I've been looking at this --- I will have to do a quick hack to get something that will work in the short term but ideally, along with the dictionary of headers that become available when one responds to a POST request, there could be an array of "Boundary" items, where each entry would be a dictionary with the parameters that come back in a boundary (e.g, the content type, disposition, filename etc) and an NSData blob representing the actual uploaded file. That way, the user of the library could simply iterate the array, look at the type of the content and then just process each blob as appropriate. Probably easier to start with a non-chunked version and then do the chunking later.

dhjdhj avatar Nov 24 '12 17:11 dhjdhj

That seems very much the opposite of whatI was looking for.

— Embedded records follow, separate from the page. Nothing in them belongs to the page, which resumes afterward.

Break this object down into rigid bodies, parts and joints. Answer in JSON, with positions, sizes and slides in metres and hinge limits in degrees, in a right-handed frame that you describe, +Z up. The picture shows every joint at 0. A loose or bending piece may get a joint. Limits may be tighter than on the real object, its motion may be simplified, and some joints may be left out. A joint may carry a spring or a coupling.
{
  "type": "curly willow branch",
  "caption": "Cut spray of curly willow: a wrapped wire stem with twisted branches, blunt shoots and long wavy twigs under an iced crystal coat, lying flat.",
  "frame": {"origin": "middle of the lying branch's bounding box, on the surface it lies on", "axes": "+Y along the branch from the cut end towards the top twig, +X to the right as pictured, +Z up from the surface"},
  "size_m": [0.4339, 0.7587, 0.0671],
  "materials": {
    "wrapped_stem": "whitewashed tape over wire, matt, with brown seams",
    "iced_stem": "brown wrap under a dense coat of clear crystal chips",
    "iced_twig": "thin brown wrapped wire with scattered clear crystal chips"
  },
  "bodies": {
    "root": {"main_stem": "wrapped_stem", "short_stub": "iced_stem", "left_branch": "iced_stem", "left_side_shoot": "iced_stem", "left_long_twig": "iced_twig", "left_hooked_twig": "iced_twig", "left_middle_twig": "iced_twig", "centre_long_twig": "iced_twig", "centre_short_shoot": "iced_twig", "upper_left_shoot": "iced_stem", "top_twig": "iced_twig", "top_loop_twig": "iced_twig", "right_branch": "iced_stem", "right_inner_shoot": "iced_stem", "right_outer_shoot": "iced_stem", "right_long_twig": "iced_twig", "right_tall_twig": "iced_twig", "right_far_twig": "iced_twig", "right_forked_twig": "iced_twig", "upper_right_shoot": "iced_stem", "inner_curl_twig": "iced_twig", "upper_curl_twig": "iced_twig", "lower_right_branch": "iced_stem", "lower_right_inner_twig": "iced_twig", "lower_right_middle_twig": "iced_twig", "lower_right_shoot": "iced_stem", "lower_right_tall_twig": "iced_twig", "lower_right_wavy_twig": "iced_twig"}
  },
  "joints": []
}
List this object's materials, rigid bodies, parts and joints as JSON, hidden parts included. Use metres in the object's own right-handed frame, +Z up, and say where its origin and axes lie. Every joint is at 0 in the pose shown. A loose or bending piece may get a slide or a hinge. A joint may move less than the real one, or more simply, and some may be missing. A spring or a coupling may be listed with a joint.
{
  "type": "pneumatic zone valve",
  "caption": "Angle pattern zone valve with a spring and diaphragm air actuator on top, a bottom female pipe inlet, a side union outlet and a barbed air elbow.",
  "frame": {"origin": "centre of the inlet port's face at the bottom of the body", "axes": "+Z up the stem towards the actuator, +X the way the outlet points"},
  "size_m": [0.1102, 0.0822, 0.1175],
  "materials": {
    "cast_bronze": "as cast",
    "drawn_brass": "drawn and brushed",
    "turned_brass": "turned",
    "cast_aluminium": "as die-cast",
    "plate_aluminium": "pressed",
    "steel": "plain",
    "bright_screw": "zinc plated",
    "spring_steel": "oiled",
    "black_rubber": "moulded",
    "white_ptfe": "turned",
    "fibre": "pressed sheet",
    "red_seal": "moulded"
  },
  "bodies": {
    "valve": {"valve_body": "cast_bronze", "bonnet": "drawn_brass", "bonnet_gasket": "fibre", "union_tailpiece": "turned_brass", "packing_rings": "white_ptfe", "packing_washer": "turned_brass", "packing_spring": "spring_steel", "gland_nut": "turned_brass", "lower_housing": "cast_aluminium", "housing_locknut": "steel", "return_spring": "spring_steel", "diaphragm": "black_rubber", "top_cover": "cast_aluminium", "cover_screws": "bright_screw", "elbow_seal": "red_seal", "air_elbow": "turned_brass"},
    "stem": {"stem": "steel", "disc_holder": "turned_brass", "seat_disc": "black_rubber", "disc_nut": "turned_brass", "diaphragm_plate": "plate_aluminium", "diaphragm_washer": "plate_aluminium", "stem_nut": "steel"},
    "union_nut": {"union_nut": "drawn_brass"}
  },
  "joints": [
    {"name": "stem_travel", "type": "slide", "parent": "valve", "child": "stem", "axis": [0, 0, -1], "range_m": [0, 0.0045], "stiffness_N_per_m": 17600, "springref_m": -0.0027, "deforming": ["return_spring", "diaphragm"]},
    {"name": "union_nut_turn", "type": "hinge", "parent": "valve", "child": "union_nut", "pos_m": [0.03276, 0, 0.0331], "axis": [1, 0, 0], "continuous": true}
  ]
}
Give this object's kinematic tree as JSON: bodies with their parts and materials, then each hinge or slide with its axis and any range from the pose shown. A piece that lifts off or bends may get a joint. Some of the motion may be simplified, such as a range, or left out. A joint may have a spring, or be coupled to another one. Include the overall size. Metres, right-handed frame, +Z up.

I am looking for something that does NOT keep all the posted data in memory.

On Nov 24, 2012, at 12:01 PM, dhjdhj wrote:

I've been looking at this --- I will have to do a quick hack to get something that will work in the short term but ideally, along with the dictionary of headers that become available when one responds to a POST request, there could be an array of "Boundary" items, where each entry would be a dictionary with the parameters that come back in a boundary (e.g, the content type, disposition, filename etc) and an NSData blob representing the actual uploaded file. That way, the user of the library could simply iterate the array, look at the type of the content and then just process each blob as appropriate.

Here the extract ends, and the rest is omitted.